— Given material —

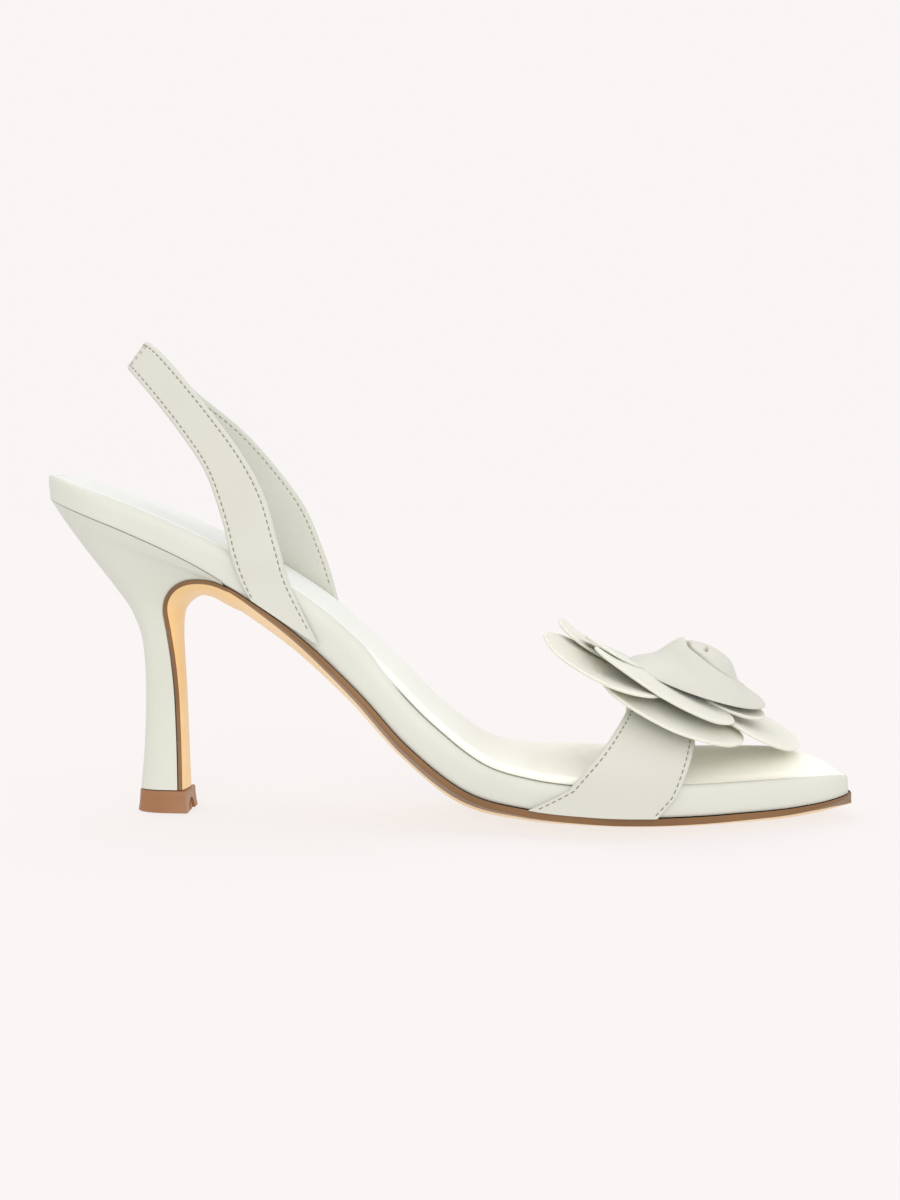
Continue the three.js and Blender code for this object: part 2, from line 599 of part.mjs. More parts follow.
function archPoint(x, across) {
  const s = station(x);
  const outer = halfWidth(x, -1) + STRAP_STAND;
  const inner = halfWidth(x, 1) + STRAP_STAND;
  const shoulder = s.wall * SHOULDER;
  const end = Math.min(across, 1 - across) / WALL_SHARE;
  if (end <= 1) return raise(s, across < 0.5 ? -outer : inner, lerp(GAP, shoulder, end));
  const away = (end - 1) / (0.5 / WALL_SHARE - 1); // from the wall (0) to the crown (1)
  const quarter = (Math.PI / 2) * away ** ARCH_START;
  const turn = across < 0.5 ? quarter : Math.PI - quarter;
  const start = s.z + shoulder;
  const top = VAMP_HEIGHT - STRAP_THICKNESS / 2 - VAMP_FALL * (x - VAMP_BACK * SHOE_LENGTH);
  const span = (outer + inner) / 2;
  const swing = Math.sign(Math.cos(turn)) * Math.abs(Math.cos(turn)) ** ARCH_SIDES;
  const z = lerp(start, top, Math.sin(turn) ** ARCH_TOP);
  return new THREE.Vector3(x + s.upX * shoulder, (inner - outer) / 2 - span * swing, z);
}

// A strip of leather between two edges, each ring running across it and back.
const SKIVED = 0.72; // share of the thickness left at the edges
const DELTA = 0.004;
const VAMP_STEPS = [40, 5];
const SLING_STEPS = [56, 4];

function strap(pointAt, [steps, along]) {
  const rings = [];
  for (let i = 0; i <= steps; i++) {
    const s = i / steps;
    const outside = [];
    const inside = [];
    for (let j = 0; j <= along; j++) {
      const e = j / along;
      const p = pointAt(s, e);
      const acrossStep = pointAt(Math.min(s + DELTA, 1), e).sub(pointAt(Math.max(s - DELTA, 0), e));
      const alongStep = pointAt(s, Math.min(e + DELTA, 1)).sub(pointAt(s, Math.max(e - DELTA, 0)));
      const normal = alongStep.cross(acrossStep).normalize();
      const rounded = j === 0 || j === along ? SKIVED : 1;
      outside.push(p.clone().addScaledVector(normal, (rounded * STRAP_THICKNESS) / 2));
      inside.push(p.clone().addScaledVector(normal, (-rounded * STRAP_THICKNESS) / 2));
    }
    rings.push([...outside, ...inside.reverse()]);
  }
  return rings;
}

function vampPoint(s, e) {
  const back = SHOE_LENGTH * column(VAMP, "back", s, "across");
  const front = SHOE_LENGTH * column(VAMP, "front", s, "across");
  return archPoint(lerp(back, front, e), s);
}
addNode("vamp_strap", loft(strap(vampPoint, VAMP_STEPS)), "strap");

// Heel strap: a ruled band between its lower and its upper edge
const ROOT_END = 0.4; // share of SLING_HEIGHT up to which the strap follows the wall beside it

function slingPoint(s, e) {
  const row = s * (SLING.length - 1);
  const rootX = SLING_ROOT_AT * SHOE_LENGTH;
  const rootZ = edgeHeight(rootX);
  const rows = SLING.map((r) => ({ ...r, out: r.side * r.spread }));
  const at = (key) => column(rows, key, row, "row");
  const x = SHOE_LENGTH * lerp(at("backAlong"), at("frontAlong"), e);
  const up = lerp(at("backUp"), at("frontUp"), e);
  const out = at("out");
  const nearRoot = clamp(1 - up / ROOT_END, 0, 1);
  const wall = halfWidth(lerp(rootX, x, nearRoot), Math.sign(out));
  const low = raise(station(x), 0, GAP).z;
  return new THREE.Vector3(x, out * (wall + STRAP_STAND), Math.max(rootZ + SLING_HEIGHT * up, low));
}
addNode("sling_strap", loft(strap(slingPoint, SLING_STEPS)), "strap");

// Flower: two rows of petals and a rolled bud, on the crown of the vamp strap
const crown = archPoint(FLOWER_AT * SHOE_LENGTH, 0.5);
const flowerBase = new THREE.Matrix4()
  .makeTranslation(crown.x, 0, crown.z + STRAP_THICKNESS / 2 + FLOWER_SEAT)
  .multiply(new THREE.Matrix4().makeRotationY(THREE.MathUtils.degToRad(FLOWER_TILT)));

const PETAL_ROOT = 0.3; // share of a petal's width at the flower's middle
const WIDEST = 0.6; // share of its reach where a petal is widest
const PETAL_END = 0.997; // the last section keeps a little width
const PETAL_STEPS = [8, 5];

const petalShape = (u) => {
  if (u < WIDEST) return lerp(PETAL_ROOT, 1, THREE.MathUtils.smoothstep(u, 0, WIDEST));
  return Math.sqrt(Math.max(0, 1 - ((u - WIDEST) / (1 - WIDEST)) ** 2));
};

function petal(p) {
  const rings = [];
  const [outward, sideways] = PETAL_STEPS;
  for (let i = 0; i <= outward; i++) {
    const u = PETAL_END * Math.sin((Math.PI / 2) * (i / outward)) ** 1.1;
    const top = [];
    const bottom = [];
    for (let j = 0; j <= sideways; j++) {
      const v = (2 * j) / sideways - 1;
      const x = PETAL_REACH * p.reach * u;
      const y = 0.5 * PETAL_WIDTH * p.width * petalShape(u) * v;
      const edge = v * v * petalShape(u) * THREE.MathUtils.smoothstep(u, 0.1, 0.6);
      const skew = p.skew * v * u * petalShape(u);
      const height = p.lift + p.climb * u ** 1.5 + p.cup * edge + p.curl * u ** 5 + skew;
      top.push(new THREE.Vector3(x, y, PETAL_THICKNESS * (height + 0.5)));
      bottom.push(new THREE.Vector3(x, y, PETAL_THICKNESS * (height - 0.5)));
    }
    rings.push([...top, ...bottom.reverse()]);
  }
  return loft(rings).rotateZ(THREE.MathUtils.degToRad(-p.turn));
}

function petalRow(petals, hub) {
  const radius = PETAL_REACH * hub.radius;
  const disc = new THREE.CylinderGeometry(radius, radius, PETAL_THICKNESS * hub.height, 24)
    .rotateX(Math.PI / 2)
    .translate(0, 0, PETAL_THICKNESS * hub.middle);
  return petals.map((p) => solid(petal(p))).reduce((all, one) => all.add(one), solid(disc));
}

const outerPetals = petalRow(OUTER_PETALS, HUBS.outer);
const innerPetals = petalRow(INNER_PETALS, HUBS.inner);
addNode("outer_petals", geometryOf(outerPetals).applyMatrix4(flowerBase), "flower");
addNode("inner_petals", geometryOf(innerPetals).applyMatrix4(flowerBase), "flower");

// Bud: a rolled cone whose outer turn ends in a step, above its spreading lip
const BUD_TURN = 26;
const ROLL_START = -0.6; // radians from the toe where the outer turn ends
const LIP_TURN = 0.25; // radians that the lip's lowest place lies behind the outer side

function budRing(level) {
  return Array.from({ length: BUD_TURN }, (_, i) => {
    const angle = (2 * Math.PI * i) / BUD_TURN + ROLL_START;
    const step = ROLL_STEP * level.roll * (i / (BUD_TURN - 1) - 0.5);
    const r = BUD_RADIUS * level.wide * (1 + step);
    const fall = (LIP_FALL * level.fall * (1 - Math.sin(angle + LIP_TURN))) / 2;
    const up = BUD_SEAT + BUD_HEIGHT * level.up - fall;
    const middle = BUD_FORWARD + BUD_RADIUS * level.ahead;
    return new THREE.Vector3(middle + r * Math.cos(angle), r * Math.sin(angle), up);
  });
}
addNode("bud", loft(BUD.map(budRing)).applyMatrix4(flowerBase), "flower");

// The origin goes under the middle of the shoe, on the floor.
const bounds = new THREE.Box3().setFromObject(shoe, true);
shoe.position.set(-(bounds.min.x + bounds.max.x) / 2, -(bounds.min.y + bounds.max.y) / 2, -bounds.min.z);

export default shoe;
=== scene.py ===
# %% [markdown]
# A white slingback sandal on a slim flared heel, with a leather flower on its vamp strap.
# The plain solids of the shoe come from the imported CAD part. This lesson dresses each of them:
# a finer mesh takes the solid's place, and a node material gives it leather, paint or plastic.
# Everything is drawn in millimetres from the heel's back, and moved into the frame at the end.

# %% Load the frame
import math

import bmesh
import bpy
import numpy as np
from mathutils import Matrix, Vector


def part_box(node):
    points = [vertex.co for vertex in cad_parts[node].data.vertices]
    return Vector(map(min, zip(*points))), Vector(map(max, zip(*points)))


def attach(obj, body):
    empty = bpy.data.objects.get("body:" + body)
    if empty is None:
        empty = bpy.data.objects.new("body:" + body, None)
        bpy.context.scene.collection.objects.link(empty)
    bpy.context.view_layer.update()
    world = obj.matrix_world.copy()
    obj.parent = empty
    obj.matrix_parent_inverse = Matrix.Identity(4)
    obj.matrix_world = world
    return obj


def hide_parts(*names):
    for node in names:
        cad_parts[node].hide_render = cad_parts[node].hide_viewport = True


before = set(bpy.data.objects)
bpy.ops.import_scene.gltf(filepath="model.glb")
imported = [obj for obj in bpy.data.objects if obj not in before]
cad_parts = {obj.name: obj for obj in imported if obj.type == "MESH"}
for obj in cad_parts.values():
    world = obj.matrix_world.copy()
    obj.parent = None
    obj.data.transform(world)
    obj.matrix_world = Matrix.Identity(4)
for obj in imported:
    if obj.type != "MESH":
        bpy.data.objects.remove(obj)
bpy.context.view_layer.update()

MM = 0.001
print("nodes in the frame:", sorted(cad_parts))

# %% [markdown]
# The sizes of the shoe. They are the ones that the solids were made from, so a piece that is
# drawn with them lies exactly where its solid lies. Tables hold shares of the sizes.

# %% Sizes in millimetres
SHOE_LENGTH = 232
SEAT_HEIGHT = 92
TREAD_HEIGHT = 5.2
SEAT_WIDTH = 44.6
WAIST_WIDTH = 37.7
BALL_WIDTH = 72
HEEL_ROUND = 21
TOE_ROUND = 11
GAP = 0.3
INSOLE_WALL = 8
KEEL_DEPTH = 5
SOCK_THICKNESS = 2.2
SOCK_CROWN = 2
SOLE_THICKNESS = 2.8
BREAST_THICKNESS = 2
BREAST_EDGE = 1.1
SOLE_MARGIN = 0.9
HEEL_REACH = 58
TIP_HEIGHT = 6.4
TIP_OVERHANG = 0.3
TIP_FLARE = 0.6
STRAP_THICKNESS = 1.8
VAMP_HEIGHT = 38
VAMP_BACK = 0.7263
VAMP_FALL = 0.29
SLING_HEIGHT = 79
FLOWER_AT = 0.7694
FLOWER_SEAT = 0.8
FLOWER_TILT = 22
PETAL_REACH = 38
PETAL_WIDTH = 42
PETAL_THICKNESS = 1
BUD_SEAT = 7.9
BUD_FORWARD = 7
BUD_RADIUS = 11.4
BUD_HEIGHT = 9.6
LIP_FALL = 5.2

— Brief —
Count the lines of the material that include the word "Identity", then state only the total.

— Output for this task —
2